Proving Theorems About Triangles
Lesson 9 of 9
Objective: SWBAT explain the proof of the Triangle Interior Angle Sum Theorem and the Triangle Exterior Angle Theorem.
This lesson starts in the computer lab. I give students one simple instruction: Use Geometer's Sketchpad to make a conjecture about the sum of the interior angle measures of a triangle.
Within the allotted time, students should be able to show on Sketchpad that the sum of the interior angle measures of the triangle has a constant value of 180 degrees.
I walk around from student to student to make sure that every student has created the correct setup on Sketchpad for making the conjecture.
After 20 minutes, everyone should be finished and we head back to class.

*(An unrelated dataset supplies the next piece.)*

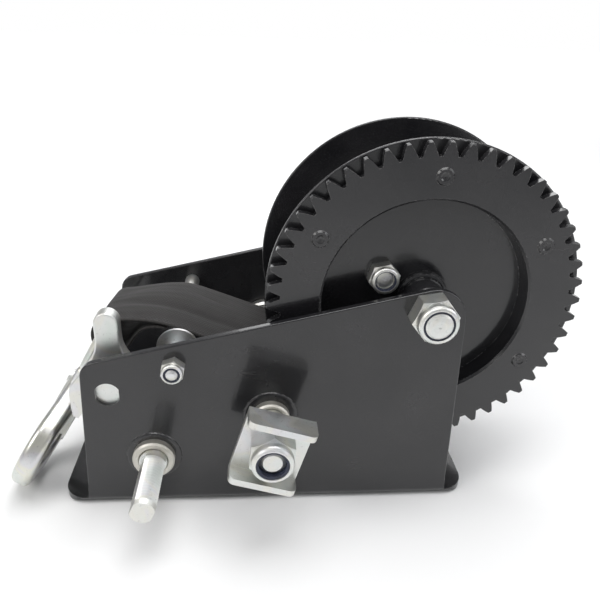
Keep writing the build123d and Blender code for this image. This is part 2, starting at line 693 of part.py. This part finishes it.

When we arrive back at class, I use another demonstration to show that the interior angle measures of a triangle sum to 180 degrees. It's the one where students cut the three angles off the edge of a triangle they've drawn and re-assemble these angles to form a straight angle measuring 180 degrees.
The point here is to give various types of evidence to make students believe the sum of the interior angle measures of a triangle is actually 180 degrees.
Having convinced ourselves that the sum of the interior angle measures of a triangle is 180 degrees,in this section we go about formally proving this fact in order to establish it as a theorem that we can use in the axiomatic system we are building in this course.
So I model the proof of the Triangle Interior Angle Sum Theorem. See video example below.
After I model that proof, I move on to another proof: The Triangle Exterior Angle Theorem, which uses the theorem we just proved as well as the linear pair postulate, transitive property, and substitution. I'm hoping that students are starting to see how all of this really functions as a system.
In any case, I don't write the formal proof for the Triangle Exterior Angle Theorem. I only lay out the strategy of the proof. See first part of video below for and example of the strategy discussion. Students will take this strategy and write their own proof of the theorem as the homework for this lesson.